La question de la révolte contre le pouvoir tyrannique en Islâm – entre politique et doctrine

Dans un autre article, intitulé La politique et l’attitude à adopter face aux gouverneurs injustes en Islam et paru officiellement le 1 août 2019 (https://editions-hanif.com/la-politique-et-lattitude-a-adopter-face-aux-gouverneurs-injustes-en-islam/), nous avions recensé plusieurs versets du Qur’ân et ahadiths sur le sujet, accompagnés de réflexions et de commentaires. Dans cet article, nous aborderons plus en détail le sujet de la rébellion contre l’autorité politique.

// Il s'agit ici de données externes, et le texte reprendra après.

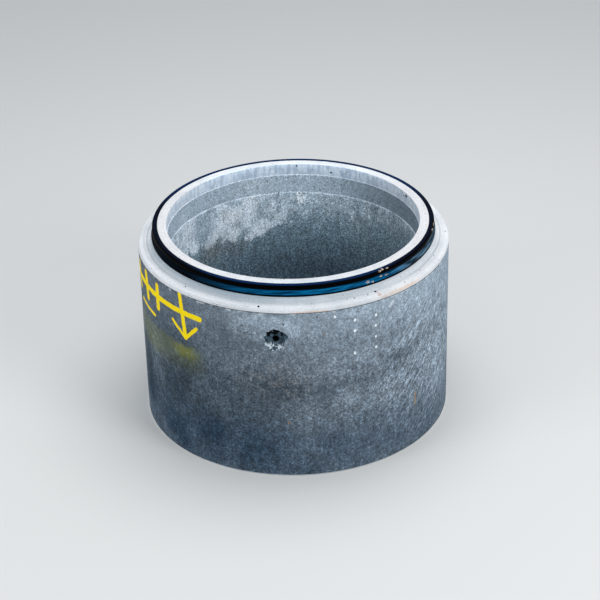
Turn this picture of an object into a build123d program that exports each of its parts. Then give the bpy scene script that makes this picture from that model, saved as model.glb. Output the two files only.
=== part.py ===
from build123d import *
import os

# Precast concrete manhole ring, nominal size 1000, standing on its socket with the spigot up,
# and the rubber seal that is stretched round the spigot. The origin is the centre of the foot.
# All sizes are in millimetres.

# Body of the ring
bore_radius = 500.0
wall = 120.0
laying_length = 750.0  # foot to shoulder, the height that one ring adds to a shaft

# Spigot, with heights measured down from the rim
spigot_height = 65.0  # rim to shoulder
spigot_wall = 41.0  # bore to the outside of the spigot
seat_depth = 45.0  # rim to the ledge that carries the seal
seat_width = 26.0
collar_run = 16.0  # width of the cone between the seal's ledge and the shoulder
shoulder_round = 18.0
rim_chamfer = 2.0

# Two shallow steps in the bore, left by the steel header and the head of the mould's core
header_step = 2.0
header_depth = 48.0
core_step = 2.0
core_depth = 130.0

# Socket in the foot, which takes the spigot and seal of the ring below
joint_gap = 16.0  # spigot to socket, filled by the squeezed seal
rim_clearance = 5.0  # rim of the ring below to the socket's ceiling
collar_clearance = 7.0  # foot of the cone of the ring below to the socket's mouth
mouth_above_seat = 18.0  # the flared mouth ends this far above the ledge of the ring below
socket_chamfer = 3.0
foot_chamfer = 6.0

# Lifting points: a dished recess with a blind hole for the pin of the lifting chain
lifting_count = 3
first_lifting_angle = -97.0
lifting_depth = 200.0  # rim to the centre of the hole
dish_radius = 45.0
dish_depth = 18.0
pin_hole_radius = 12.5
pin_hole_depth = 75.0

# Rubber seal: a wedge with a lip that lies on the ledge, a neck, and a bead beside the rim
seal_fit = 0.3  # spigot to the back of the seal
lip_setback = 1.0  # edge of the ledge to the lip
lip_height = 6.0
lip_chamfer = 2.0
neck_thickness = 14.0
neck_depth = 22.0  # rim to the top of the wedge
bead_radius = 10.0
bead_rise = 1.0  # top of the bead above the rim
bead_arc = 60.0  # degrees of the bead's round nose, above which its top slopes up to the spigot
bead_undercut = 8.0  # height of the bead's sloping underside

# Levels and radii that follow from them
rim_z = laying_length + spigot_height
seat_z = rim_z - seat_depth
outer_radius = bore_radius + wall
spigot_radius = bore_radius + spigot_wall
seat_radius = spigot_radius + seat_width
collar_radius = seat_radius + collar_run
core_radius = bore_radius + core_step
header_radius = core_radius + header_step
socket_radius = spigot_radius + joint_gap
socket_depth = spigot_height + rim_clearance
mouth_radius = collar_radius + collar_clearance
mouth_height = spigot_height - seat_depth + mouth_above_seat

os.makedirs("parts", exist_ok=True)


def corner(radius, height):
    """The corner of the section being drawn that lies at this radius and height."""
    return vertices().sort_by_distance((radius, height))[0]


# The casting is one turned profile: foot, outer wall, shoulder, cone, ledge, spigot, rim,
# stepped bore, socket ceiling and flared mouth.
with BuildPart() as shaft_ring:
    with BuildSketch(Plane.XZ):
        with BuildLine():
            Polyline(
                (mouth_radius, 0),
                (outer_radius, 0),
                (outer_radius, laying_length),
                (collar_radius, laying_length),
                (seat_radius, seat_z),
                (spigot_radius, seat_z),
                (spigot_radius, rim_z),
                (header_radius, rim_z),
                (header_radius, rim_z - header_depth),
                (core_radius, rim_z - header_depth),
                (core_radius, rim_z - core_depth),
                (bore_radius, rim_z - core_depth),
                (bore_radius, socket_depth),
                (socket_radius, socket_depth),
                (socket_radius, mouth_height),
                close=True,
            )
        make_face()
        fillet(corner(outer_radius, laying_length), shoulder_round)
        chamfer([corner(spigot_radius, rim_z), corner(header_radius, rim_z)], rim_chamfer)
        chamfer(corner(outer_radius, 0), foot_chamfer)
        chamfer(corner(bore_radius, socket_depth), socket_chamfer)
    revolve(axis=Axis.Z)

    # Each lifting point is a shallow ball-shaped dish in the wall, with the pin hole at its centre.
    ball_radius = (dish_radius**2 + dish_depth**2) / (2 * dish_depth)
    for number in range(lifting_count):
        angle = first_lifting_angle + number * 360 / lifting_count
        outward = Vector(1, 0, 0).rotate(Axis.Z, angle)
        wall_point = outward * outer_radius + Vector(0, 0, rim_z - lifting_depth)
        with Locations(Plane(origin=wall_point, z_dir=outward)):
            Hole(pin_hole_radius, depth=pin_hole_depth)
        with Locations(wall_point + outward * (ball_radius - dish_depth)):
            Sphere(ball_radius, mode=Mode.SUBTRACT)

# The seal is turned from one section: a lipped wedge under a neck, which carries the bead.
with BuildPart() as joint_seal:
    back_radius = spigot_radius + seal_fit
    lip_radius = seat_radius - lip_setback
    neck_radius = back_radius + neck_thickness
    bead_centre = (back_radius + bead_radius, rim_z + bead_rise - bead_radius)
    with BuildSketch(Plane.XZ):
        with BuildLine():
            bead = CenterArc(bead_centre, bead_radius, 0, bead_arc)
            Polyline(
                bead @ 1,
                (back_radius, rim_z + bead_rise),
                (back_radius, seat_z),
                (lip_radius, seat_z),
                (lip_radius, seat_z + lip_height),
                (neck_radius, rim_z - neck_depth),
                (neck_radius, bead_centre[1] - bead_undercut),
                bead @ 0,
            )
        make_face()
        chamfer(corner(lip_radius, seat_z), lip_chamfer)
    revolve(axis=Axis.Z)

shaft_ring.part.label = "shaft_ring"
joint_seal.part.label = "joint_seal"
export_step(shaft_ring.part, "parts/shaft_ring.step")
export_step(joint_seal.part, "parts/joint_seal.step")
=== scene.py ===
from math import pi, radians

import bmesh
import bpy
from mathutils import Matrix, Vector, noise


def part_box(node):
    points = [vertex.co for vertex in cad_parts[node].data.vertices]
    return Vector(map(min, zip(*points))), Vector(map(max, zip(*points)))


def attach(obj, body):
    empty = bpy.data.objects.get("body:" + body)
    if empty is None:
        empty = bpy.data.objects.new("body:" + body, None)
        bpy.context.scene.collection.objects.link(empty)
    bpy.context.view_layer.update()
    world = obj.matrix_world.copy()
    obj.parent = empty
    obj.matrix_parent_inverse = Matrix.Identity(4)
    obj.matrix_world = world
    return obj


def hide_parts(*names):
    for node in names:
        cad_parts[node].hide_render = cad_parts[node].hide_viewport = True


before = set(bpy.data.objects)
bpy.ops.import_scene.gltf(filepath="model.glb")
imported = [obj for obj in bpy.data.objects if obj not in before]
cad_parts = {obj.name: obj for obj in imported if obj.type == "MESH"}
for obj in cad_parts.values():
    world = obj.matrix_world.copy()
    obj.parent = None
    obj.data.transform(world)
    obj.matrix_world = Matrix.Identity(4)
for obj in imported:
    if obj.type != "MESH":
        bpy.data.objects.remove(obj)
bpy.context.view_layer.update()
mm = 0.001

# The shaft ring is one casting of almost dry concrete, shaken down between a steel jacket and a
# steel core, its top pressed by a turning steel header, and lifted out of the mould while green.
# Its pressed faces come out pale and close, its walls dragged, sandy and full of small pores.
ring_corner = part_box("shaft_ring")[1]
outer_radius = ring_corner.x
rim_height = ring_corner.z
bore_radius = 500 * mm
laying_length = 750 * mm
seat_height = rim_height - 45 * mm
spigot_radius = 541 * mm
seat_radius = 567 * mm
collar_radius = 583 * mm
header_radius = 504 * mm
header_edge = rim_height - 48 * mm
core_radius = 502 * mm
core_edge = rim_height - 130 * mm
socket_radius = 557 * mm
socket_depth = 70 * mm
mouth_radius = 590 * mm
mouth_height = 38 * mm
shoulder_round = 18 * mm
mould_joint = laying_length - shoulder_round - 1 * mm  # where the header meets the jacket
joint_groove = 1.5 * mm

section = [
    (mouth_radius, 0),
    (outer_radius, 0),
    (outer_radius, mould_joint - 2.5 * mm),
    (outer_radius - joint_groove, mould_joint - 1 * mm),
    (outer_radius, mould_joint),
    (outer_radius, laying_length),
    (collar_radius, laying_length),
    (seat_radius, seat_height),
    (spigot_radius, seat_height),
    (spigot_radius, rim_height),
    (header_radius, rim_height),
    (header_radius, header_edge),
    (core_radius, header_edge),
    (core_radius, core_edge),
    (bore_radius, core_edge),
    (bore_radius, socket_depth),
    (socket_radius, socket_depth),
    (socket_radius, mouth_height),
]
# each corner of the section, how far it is rounded, and in how many facets
rounded_corners = [
    (outer_radius, laying_length, shoulder_round, 6),
    (collar_radius, laying_length, 4 * mm, 3),
    (spigot_radius, rim_height, 2.5 * mm, 3),
    (header_radius, rim_height, 2.5 * mm, 3),
    (header_radius, header_edge, 0.8 * mm, 1),
    (core_radius, header_edge, 0.8 * mm, 1),
    (core_radius, core_edge, 0.8 * mm, 1),
    (bore_radius, core_edge, 0.8 * mm, 1),
    (bore_radius, socket_depth, 3 * mm, 2),
    (outer_radius, 0, 6 * mm, 3),
    (mouth_radius, 0, 3 * mm, 2),
    (socket_radius, mouth_height, 3 * mm, 2),
]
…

La question de la révolte ou non dépend de la réalité sociopolitique et des objectifs de la Loi et non pas d’un dogme à proprement parler, comme l’ont dit ou pensé certains imâms et savants, – dans un contexte précis -. Par ailleurs, ils ont invoqué un consensus sur la question qui n’a jamais existé, car envers les gouverneurs illégitimes et injustes, le Qur’ân, la Sunnah et d’éminents salafs ont non seulement blâmé leur tyrannie, mais ont aussi autorisé leur destitution voire la révolte si les conditions y étaient favorables et réalisables permettant l’amélioration de la situation. Il faut donc savoir quelles sont les forces en présence, aux côtés de qui l’on se bat, les moyens à disposition et savoir pour quelle cause on lutte, et contre qui exactement notre combat se dirige.

Ibn Kathir a dit dans al-bidaya wa an-nihaya (9/167) : « Tous les habitants de al-Basra : jurisconsultes, connaisseurs du Qur’ân, vieillards et jeunes furent de son avis (c’est-à-dire Ibn al-Ash’ath) » dont Sai’d ibn Jubayr, Talq ibn Habib et autres. On peut citer aussi la révolte légitime de l’imâm Hussayn contre Yazid et son gouverneur ‘Ubaydullâh ibn Ziyad et la révolte de Zayd ibn ‘Alî (soutenu par l’imâm Abû Hanifa et ses partisans) contre Hisham ibn ‘Abd al-Malik. Cette permission exceptionnelle a aussi été rapportée de Hassân al-Basrî et de ‘Umar Ibn ‘abd al-‘Azîz.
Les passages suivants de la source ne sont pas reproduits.